Il est utile de rappeler que d’autres organisations, bien plus tôt, ont développé d’étonnantes positions de soutien au Qatar, à un moment où la CSI et l’Internationale du Bois et du Bâtiment développaient une active campagne contre ce pays (entre 2014 et 2021, notamment dans le cadre de la campagne « Carton rouge contre le Qatar »). Les propos du représentant de la FSM lors de l’examen du cas Qatari le 6 juin 2016 à Genève en séance plénière de la Commission d’Application des Normes de la Conférence Internationale du Travail éclairent utilement cet aspect : « le représentant de la FSM salue les mesures prises par le gouvernement Qatari pour l’abolition du système de parrainage (kafala) et la possibilité donnée aux travailleurs de changer de travail sans souffrir du risque de discrimination ou de sanction. En ce qui concerne l’égalité de genre, il a indiqué que la constitution Qatari maintenait la discrimination car les femmes étaient supposées prendre soin de leur famille conformément à la culture et aux traditions locales. Il a ajouté que, bien qu’il existe des garanties légales pour prévenir les cas de harcèlement sexuel, il y avait cependant peu de cas reportés en la matière, comme dans d’autres pays, et qu’il n’existait pas de solution pour les éviter complètement. Il a souligné enfin que de manière générale, il y avait des indications claires et positives que le gouvernement Qatari souhaitait aller de l’avant en matière de respect de la convention (111 -lutte contre les discriminations) et qu’il souhaitait que cette attitude positive du gouvernement se poursuive dans le futur ».

 

(Ce qui donne dans le texte en Anglais consultable dans le lien ci-dessous (site officiel du Bureau International du Travail) « World Federation of Trade Unions (WFTU) welcomed the steps taken by the Government for the abolition of the sponsorship system (kafala) and to allow workers to change jobs without the risk of suffering discrimination or punishment.

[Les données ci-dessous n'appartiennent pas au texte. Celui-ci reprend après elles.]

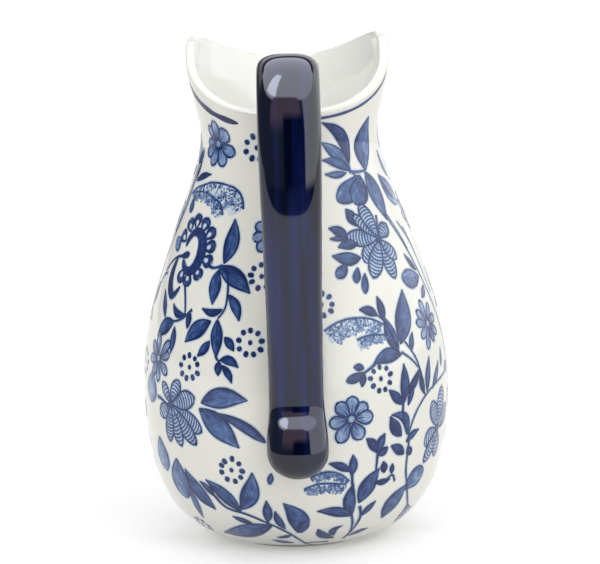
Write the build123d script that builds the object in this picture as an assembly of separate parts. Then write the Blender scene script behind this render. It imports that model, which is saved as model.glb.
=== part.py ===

With regard to gender equality, he indicated that the Qatari Constitution ensured that women could take care of their families based on local culture and traditions. He added that, despite legal provisions in place to prevent sexual harassment, a few cases were reported, like in other countries, and there was no way to prevent this. He emphasized that in general there were clear positive indications that the Government was moving forward in its compliance with the Convention and he expected similar positive responses by the Government in future ».

 

http://www.ilo.ch/dyn/normlex/en/f?p=NORMLEXPUB:13100:0::NO::P13100_COMMENT_ID:3284602

 

Ces propos venaient prendre la défense de l’Etat voyou du Qatar dès 2016, alors qu’il se trouvait visé par une plainte de la CSI, soutenue par la CGT et de nombreuses autres organisations !

 

 

P.S. : pour compléter ce dossier, la déclaration de la CGT au congrès de Melbourne abordant le Qatar, les résultats du vote (la CGT soutenait Kemal Ozkan) et le communiqué intersyndical sur le Qatar produit à l’ouverture du congrès et de la coupe du monde ont déjà fait l’objet d’un renvoi aux organisations.